[Object modeling scripts]
______

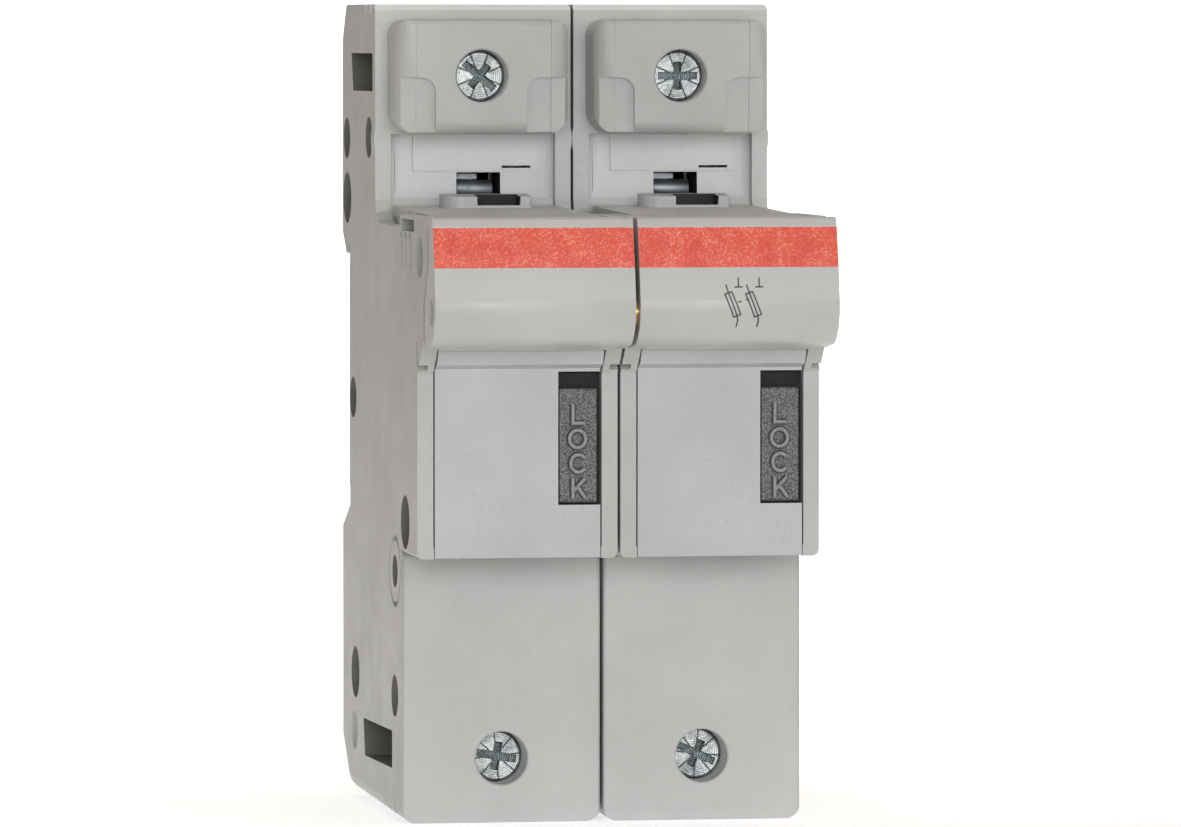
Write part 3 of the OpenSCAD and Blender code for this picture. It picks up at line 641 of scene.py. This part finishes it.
# a pale floor that curves up into the backdrop, in metres
FLOOR_Z = cad_box[0][2]
FLOOR_HALF = 3.0  # half width, and the reach to the front
WALL_Y, WALL_R, WALL_TOP = 2.0, 0.5, 3.0  # where the bend starts, its radius, the top of the wall
BEND_STEPS = 12
bm = bmesh.new()
rows = []
profile = [(-FLOOR_HALF, 0.0), (WALL_Y, 0.0)]
for i in range(1, BEND_STEPS + 1):
    a = math.pi / 2 * i / BEND_STEPS
    profile.append((WALL_Y + WALL_R * math.sin(a), WALL_R - WALL_R * math.cos(a)))
profile.append((WALL_Y + WALL_R, WALL_TOP))
for yy, zz in profile:
    rows.append([bm.verts.new((xx, yy, FLOOR_Z + zz)) for xx in (-FLOOR_HALF, FLOOR_HALF)])
for a, b in zip(rows, rows[1:]):
    bm.faces.new((a[0], a[1], b[1], b[0]))
mesh = bpy.data.meshes.new("floor")
bm.to_mesh(mesh)
bm.free()
for poly in mesh.polygons:
    poly.use_smooth = True
floor = bpy.data.objects.new("floor", mesh)
bpy.context.scene.collection.objects.link(floor)
fl = Mat("floor")
pale = fl.mix(fl.noise(6.0), (0.90, 0.90, 0.90), (0.93, 0.93, 0.93))
fl.out(pale, 0.75, fl.bump(fl.noise(500.0), 0.05, 0.0002))
fl.b.inputs["Emission Color"].default_value = (1.0, 1.0, 1.0, 1.0)
# it glows only in a patch of the floor and the wall behind the object, so the sides stay unlit
fx, fy, fz = fl.xyz()
lit = fl.grey(fl.math("ADD", fy, 1.0), 0.86, 0.0, 0.95, 0.52)
lit = fl.math("ADD", lit, fl.grey(fy, 0.0, 0.0, 0.3, 0.6))
aside = fl.math("ABSOLUTE", fl.math("SUBTRACT", fx, 0.28))
lit = fl.math("MULTIPLY", lit, fl.grey(aside, 0.38, 1.0, 0.60, 0.0))
lit = fl.math("MULTIPLY", lit, fl.grey(fz, 0.10, 1.0, 0.30, 0.0))
fl.link(lit, fl.b.inputs["Emission Strength"])
floor.data.materials.append(fl.m)

bpy.context.scene.view_settings.view_transform = "Standard"
bpy.context.scene.view_settings.exposure = 0.0
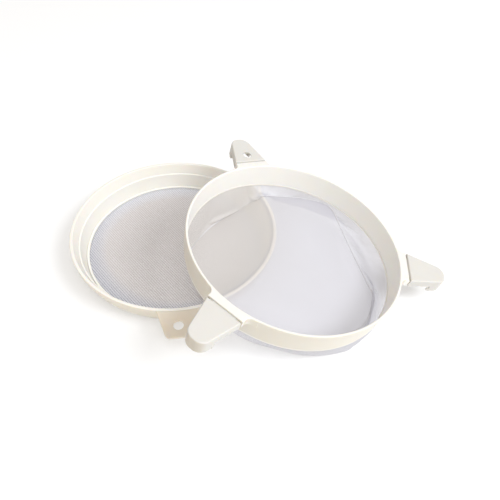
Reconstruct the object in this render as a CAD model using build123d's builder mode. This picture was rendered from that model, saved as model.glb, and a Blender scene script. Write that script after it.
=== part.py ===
"""Double sieve strainer for honey: a coarse sieve lying flat, and a fine sieve with a
cloth bag and three hooked arms that leans over the coarse sieve's rim.

Origin: bottom centre of the whole set's box.  +X to the right, +Y away, +Z up, millimetres.
"""
from build123d import *
import os

os.makedirs("parts", exist_ok=True)

# ---------------------------------------------------------------- driving dimensions
hoop_radius = 120.0            # both hoops are 240 mm across the rim

# coarse sieve
coarse_x, coarse_y = -93.3, 31.7
coarse_height = 34.0
coarse_wall = 1.8
coarse_lip = 3.5               # width of the flat lip on top
lip_round = 0.8
flange_depth = 7.0             # the band under the lip that sits on the fine sieve's rim
flange_draft = 0.7
flange_chamfer = 0.6
nest_radius = 116.4            # below the flange the hoop slips into the fine sieve
skirt_radius = 115.2
skirt_depth = 20.0
channel_height = 6.0           # open groove between the skirt and the inner wall
band_top_radius = 116.0        # upper sloping band inside
band_top_depth = 1.2
band_low_radius = 112.0
ledge_radius = 110.6           # small step between the two bands
ledge_depth = 12.4
ledge_drop = 0.6
throat_radius = 106.3          # inside wall where the mesh starts
base_radius = 107.6
base_round = 0.7
shelf_radius = 103.5
shelf_height = 2.0
mesh_thickness = 0.8
mesh_slope_width = 14.0        # sloping edge zone of the mesh dish
mesh_dish_depth = 1.4
bead_height = 1.5
bead_round = 1.0
fit_gap = 0.1
near = 0.1                     # how close counts as lying on a plane or a circle

# hanging tab of the coarse sieve
tab_azimuth = -79.7
tab_slope = 5.0                # degrees down towards its end
tab_thickness = 2.5
tab_reach = 149.4              # radius at the tab's end
tab_root = 119.0               # radius inside the hoop's face where the tab is joined on
tab_root_half = 21.5
tab_end_half = 12.5
tab_corner = 6.0
tab_root_fillet = 4.0
tab_flare = 32.25              # half the width of the tab's root with its fillets
tab_edge_round = 0.8
tab_hole_reach = 135.8
tab_hole_radius = 5.2

# fine sieve: pose of its rim plane
fine_x, fine_y, fine_z = 46.7, -8.3, 69.1
fine_tip_x, fine_tip_y = -0.52, 10.96      # degrees about X and Y: its right side is low
fine_depth = 27.3
fine_top_radius = 119.8
fine_inner_top = 117.2
fine_rim_round = 1.0
fine_bottom_radius = 117.9
fine_inner_bottom = 115.8
fine_ring_depth = 29.8         # the retaining ring's underside
fine_ring_radius = 117.4
fine_ring_inner = 115.3
ring_round = 0.5

# arms of the fine sieve, in radii from its axis
arm_azimuths = {"front": -123.6, "right": -3.6, "back": 116.4}
arm_taper = 0.244              # each side comes in by this much for each mm outwards
collar_reach = 126.2           # the hoop's own stub ends here
collar_half = 20.5
collar_fillet = 7.0
collar_root = 118.2            # the stub starts inside the hoop's wall
collar_flare = 31.0            # half the width of the stub with its fillets
arm_start = 127.8
arm_start_half = 20.1
arm_reach = 170.0
arm_tip_fillet = 11.0
arm_edge_round = 1.4
arm_wall = 2.0
arm_side_wall = 3.0            # thicker where the arm meets the hoop's stub
arm_skirt_depth = 9.0
hook_start = 155.5
hook_depth = 16.0
barb_length = 1.8
barb_height = 3.0
tongue_start = 121.5
tongue_half = 14.0
arm_hole_reach = 139.5
arm_hole_radius = 5.0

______

→ INSTRUCTIONS TO FOLLOW: Reproduce the records in full, exactly as written.

→ TASK OUTPUT:
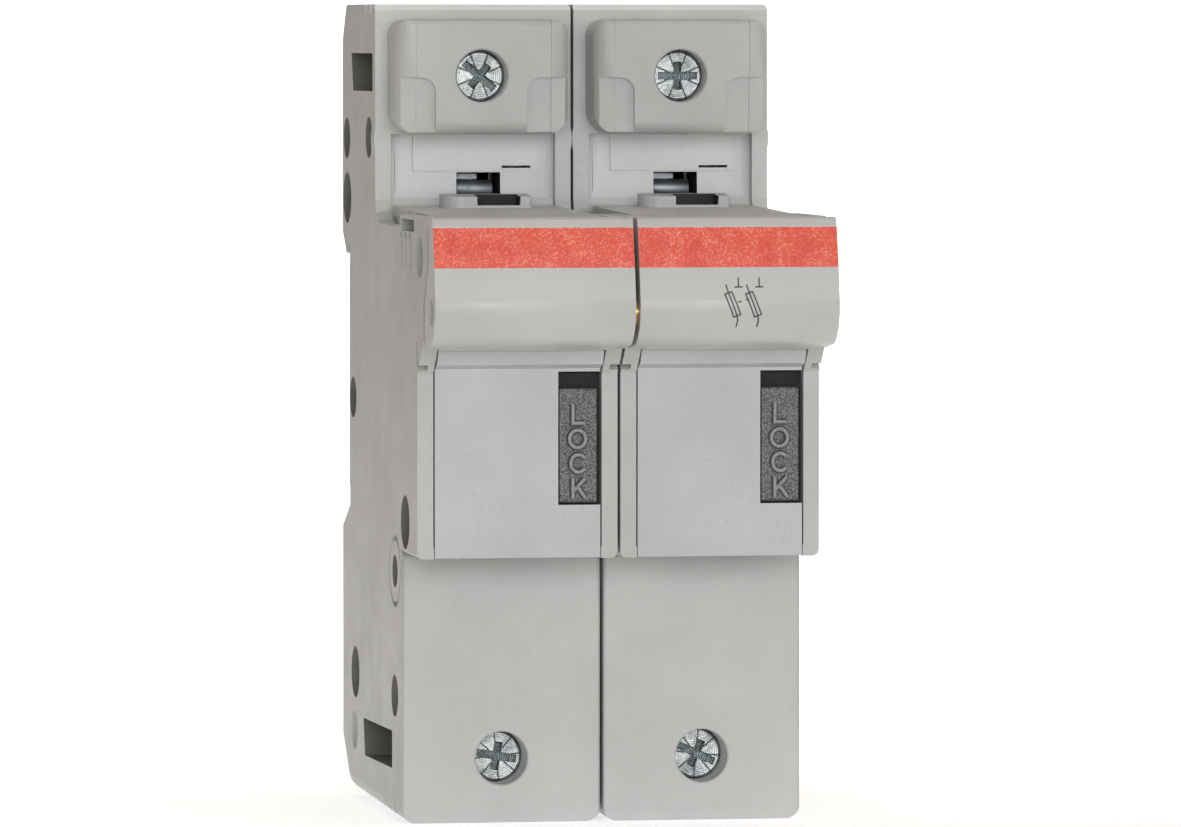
Write part 3 of the OpenSCAD and Blender code for this picture. It picks up at line 641 of scene.py. This part finishes it.
# a pale floor that curves up into the backdrop, in metres
FLOOR_Z = cad_box[0][2]
FLOOR_HALF = 3.0  # half width, and the reach to the front
WALL_Y, WALL_R, WALL_TOP = 2.0, 0.5, 3.0  # where the bend starts, its radius, the top of the wall
BEND_STEPS = 12
bm = bmesh.new()
rows = []
profile = [(-FLOOR_HALF, 0.0), (WALL_Y, 0.0)]
for i in range(1, BEND_STEPS + 1):
    a = math.pi / 2 * i / BEND_STEPS
    profile.append((WALL_Y + WALL_R * math.sin(a), WALL_R - WALL_R * math.cos(a)))
profile.append((WALL_Y + WALL_R, WALL_TOP))
for yy, zz in profile:
    rows.append([bm.verts.new((xx, yy, FLOOR_Z + zz)) for xx in (-FLOOR_HALF, FLOOR_HALF)])
for a, b in zip(rows, rows[1:]):
    bm.faces.new((a[0], a[1], b[1], b[0]))
mesh = bpy.data.meshes.new("floor")
bm.to_mesh(mesh)
bm.free()
for poly in mesh.polygons:
    poly.use_smooth = True
floor = bpy.data.objects.new("floor", mesh)
bpy.context.scene.collection.objects.link(floor)
fl = Mat("floor")
pale = fl.mix(fl.noise(6.0), (0.90, 0.90, 0.90), (0.93, 0.93, 0.93))
fl.out(pale, 0.75, fl.bump(fl.noise(500.0), 0.05, 0.0002))
fl.b.inputs["Emission Color"].default_value = (1.0, 1.0, 1.0, 1.0)
# it glows only in a patch of the floor and the wall behind the object, so the sides stay unlit
fx, fy, fz = fl.xyz()
lit = fl.grey(fl.math("ADD", fy, 1.0), 0.86, 0.0, 0.95, 0.52)
lit = fl.math("ADD", lit, fl.grey(fy, 0.0, 0.0, 0.3, 0.6))
aside = fl.math("ABSOLUTE", fl.math("SUBTRACT", fx, 0.28))
lit = fl.math("MULTIPLY", lit, fl.grey(aside, 0.38, 1.0, 0.60, 0.0))
lit = fl.math("MULTIPLY", lit, fl.grey(fz, 0.10, 1.0, 0.30, 0.0))
fl.link(lit, fl.b.inputs["Emission Strength"])
floor.data.materials.append(fl.m)

bpy.context.scene.view_settings.view_transform = "Standard"
bpy.context.scene.view_settings.exposure = 0.0
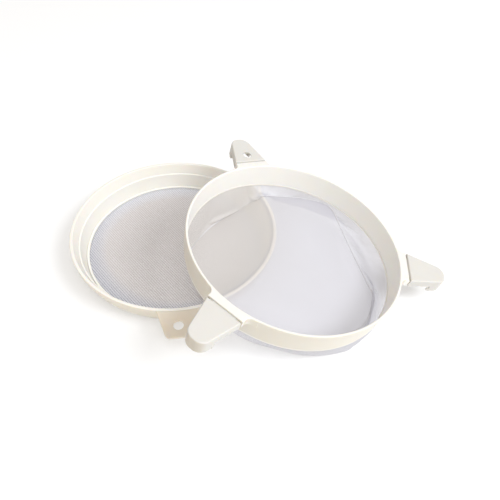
Reconstruct the object in this render as a CAD model using build123d's builder mode. This picture was rendered from that model, saved as model.glb, and a Blender scene script. Write that script after it.
=== part.py ===
"""Double sieve strainer for honey: a coarse sieve lying flat, and a fine sieve with a
cloth bag and three hooked arms that leans over the coarse sieve's rim.

Origin: bottom centre of the whole set's box.  +X to the right, +Y away, +Z up, millimetres.
"""
from build123d import *
import os

os.makedirs("parts", exist_ok=True)

# ---------------------------------------------------------------- driving dimensions
hoop_radius = 120.0            # both hoops are 240 mm across the rim

# coarse sieve
coarse_x, coarse_y = -93.3, 31.7
coarse_height = 34.0
coarse_wall = 1.8
coarse_lip = 3.5               # width of the flat lip on top
lip_round = 0.8
flange_depth = 7.0             # the band under the lip that sits on the fine sieve's rim
flange_draft = 0.7
flange_chamfer = 0.6
nest_radius = 116.4            # below the flange the hoop slips into the fine sieve
skirt_radius = 115.2
skirt_depth = 20.0
channel_height = 6.0           # open groove between the skirt and the inner wall
band_top_radius = 116.0        # upper sloping band inside
band_top_depth = 1.2
band_low_radius = 112.0
ledge_radius = 110.6           # small step between the two bands
ledge_depth = 12.4
ledge_drop = 0.6
throat_radius = 106.3          # inside wall where the mesh starts
base_radius = 107.6
base_round = 0.7
shelf_radius = 103.5
shelf_height = 2.0
mesh_thickness = 0.8
mesh_slope_width = 14.0        # sloping edge zone of the mesh dish
mesh_dish_depth = 1.4
bead_height = 1.5
bead_round = 1.0
fit_gap = 0.1
near = 0.1                     # how close counts as lying on a plane or a circle

# hanging tab of the coarse sieve
tab_azimuth = -79.7
tab_slope = 5.0                # degrees down towards its end
tab_thickness = 2.5
tab_reach = 149.4              # radius at the tab's end
tab_root = 119.0               # radius inside the hoop's face where the tab is joined on
tab_root_half = 21.5
tab_end_half = 12.5
tab_corner = 6.0
tab_root_fillet = 4.0
tab_flare = 32.25              # half the width of the tab's root with its fillets
tab_edge_round = 0.8
tab_hole_reach = 135.8
tab_hole_radius = 5.2

# fine sieve: pose of its rim plane
fine_x, fine_y, fine_z = 46.7, -8.3, 69.1
fine_tip_x, fine_tip_y = -0.52, 10.96      # degrees about X and Y: its right side is low
fine_depth = 27.3
fine_top_radius = 119.8
fine_inner_top = 117.2
fine_rim_round = 1.0
fine_bottom_radius = 117.9
fine_inner_bottom = 115.8
fine_ring_depth = 29.8         # the retaining ring's underside
fine_ring_radius = 117.4
fine_ring_inner = 115.3
ring_round = 0.5

# arms of the fine sieve, in radii from its axis
arm_azimuths = {"front": -123.6, "right": -3.6, "back": 116.4}
arm_taper = 0.244              # each side comes in by this much for each mm outwards
collar_reach = 126.2           # the hoop's own stub ends here
collar_half = 20.5
collar_fillet = 7.0
collar_root = 118.2            # the stub starts inside the hoop's wall
collar_flare = 31.0            # half the width of the stub with its fillets
arm_start = 127.8
arm_start_half = 20.1
arm_reach = 170.0
arm_tip_fillet = 11.0
arm_edge_round = 1.4
arm_wall = 2.0
arm_side_wall = 3.0            # thicker where the arm meets the hoop's stub
arm_skirt_depth = 9.0
hook_start = 155.5
hook_depth = 16.0
barb_length = 1.8
barb_height = 3.0
tongue_start = 121.5
tongue_half = 14.0
arm_hole_reach = 139.5
arm_hole_radius = 5.0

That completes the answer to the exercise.